Writing the Introduction
Your introduction should briefly identify the text, work, or argument you are analysing (title, author, date, discipline context), establish why it is worth analysing (its significance, influence, or relevance to your field), and state your critical thesis. Do not begin your introduction with extensive background information about the author or the historical context unless that context is directly relevant to your analytical argument. Get to your critical thesis as quickly as possible — the reader wants to know what you are arguing, not what they could find in a biography or textbook.
The Analytical Body: Going Beyond Summary
The most common weakness in student critical analysis essays is that they summarise rather than analyse. Summarising describes what the text says. Analysing explains what the text means, how it achieves its effects, why it makes the choices it does, and what the implications of those choices are.

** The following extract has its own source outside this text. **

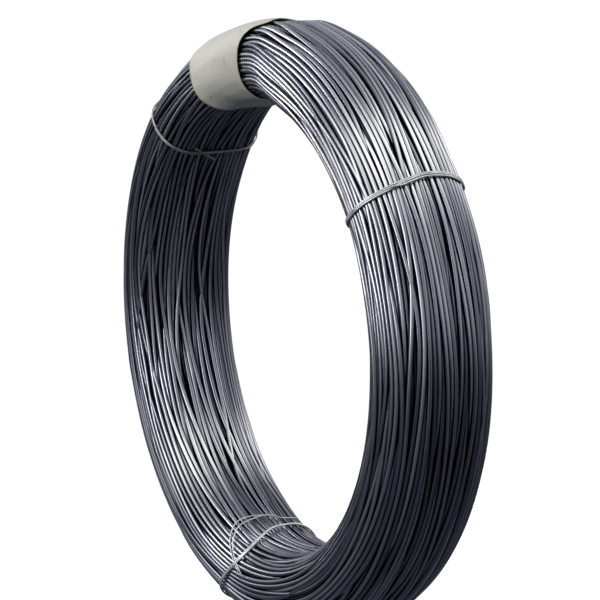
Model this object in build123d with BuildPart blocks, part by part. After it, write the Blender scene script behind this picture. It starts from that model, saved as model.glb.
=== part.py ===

A useful test: if your paragraph could appear in a book report or a plot summary, it is summarising, not analysing. Analytical paragraphs make interpretive claims and support them with textual or evidential evidence and reasoning.
For each analytical section, establish the specific analytical point you are making, provide evidence from the text or work being analysed, explain what the evidence shows about the claim you are making, and connect to your overall critical thesis. The connection to your thesis is essential — every analytical section should contribute to your overall interpretive judgement, not just comment on a feature of the text in isolation.
Using Evidence in Critical Analysis
Evidence in critical analysis essays comes from two sources: the primary text or work being analysed, and secondary academic literature (criticism, theory, research) that supports your analytical framework. Use evidence from the primary text to ground your interpretive claims — quotations for literary analysis, data for research critiques, specific policy provisions for policy analysis. Use secondary academic sources to contextualise your analysis within the broader scholarly conversation about the text or topic.
Writing the Conclusion
Your conclusion should synthesise your critical analysis — drawing together the key analytical observations from your body sections — and restate your overall critical thesis in the light of the evidence you have examined. A strong critical analysis conclusion also addresses the broader significance of your analysis: What does your interpretation of this text or study contribute to the field? What implications does your critique have for how we understand the topic? What questions remain that your analysis has raised?
Raising Your Analytical Level
The difference between a good critical analysis essay and an excellent one is the depth and sophistication of the analysis. Deepen your analysis by: examining underlying assumptions rather than only surface claims; engaging with the strongest counterarguments to your interpretation; connecting individual textual observations to broader patterns and themes; drawing on theoretical frameworks to structure your analysis systematically; and maintaining your critical thesis consistently throughout rather than abandoning it in favour of isolated observations.